I don’t remember us staying anywhere for a long time. Sometimes we’d just sleep in her car if it wasn’t too cold. We kept all of our stuff with us there.”

  Lisa thought of the key she’d found in his pocket. Not a house key. A car key.

  “It was just the two of you?” Lisa asked.

  “Yes.”

  “What about your father?”

  The boy shrugged. “I never met him. Mom never talked about him.”

  Lisa realized that she really was dealing with a lost boy in Purdue. Homeless. The child of a single mother. She’d hoped there would be a better explanation for his missing past, something that gave him a family and a place to go. Instead, here he was. Alone. With her.

  “Purdue, what happened to your mom?”

  The boy took a long time to say anything more. “Months ago, she started having headaches. Really bad ones. We were staying with one of her friends, and she said Mom should go see a doctor, but Mom didn’t want to do that. Doctors cost a lot of money, and we didn’t have any. She said it was nothing. She said the headaches would go away, but they didn’t. They got worse. A lot worse. There was one night where Mom woke up in the middle of the night, and she was screaming because it hurt so bad.”

  “That must have been very scary,” Lisa murmured.

  He nodded. “I made her go to the doctor. She didn’t want to, but I said she had to. The doctor put her in a big tube where they could see inside her, and after that, he said she needed to go to a hospital right away.”

  “Did the doctor say what was wrong with her?”

  “Well, he said they were going to take out her brain.”

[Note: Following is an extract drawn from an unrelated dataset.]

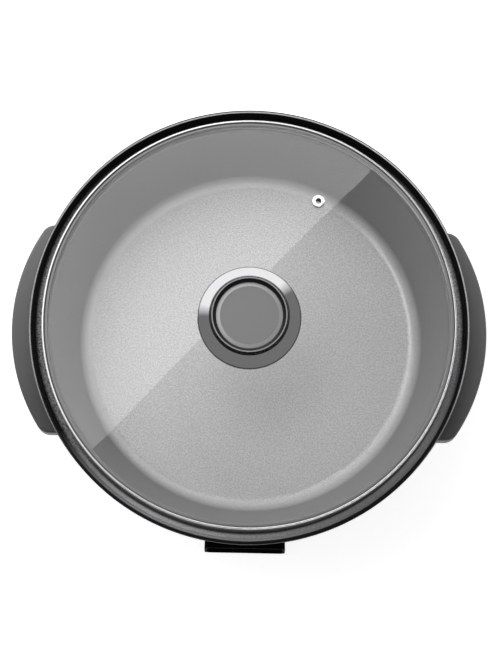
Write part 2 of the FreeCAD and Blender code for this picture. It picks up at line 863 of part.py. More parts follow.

  Lisa wanted to smile, but she knew what he meant. “A brain tumor? They were going to remove a brain tumor?”

  “I guess so.”

  “So you went to a hospital?”

  “Yes. They shaved my mom’s head. I didn’t like that. It didn’t look like her anymore. I remember sitting in a room and talking with her before they took her away. We talked for a long time. We talked about places we’d been. Stuff we’d done. That was nice. But doctors and nurses kept coming in, and they were whispering to each other. My mom said everything was going to be fine, that I shouldn’t be scared or worry about anything. I didn’t believe her.”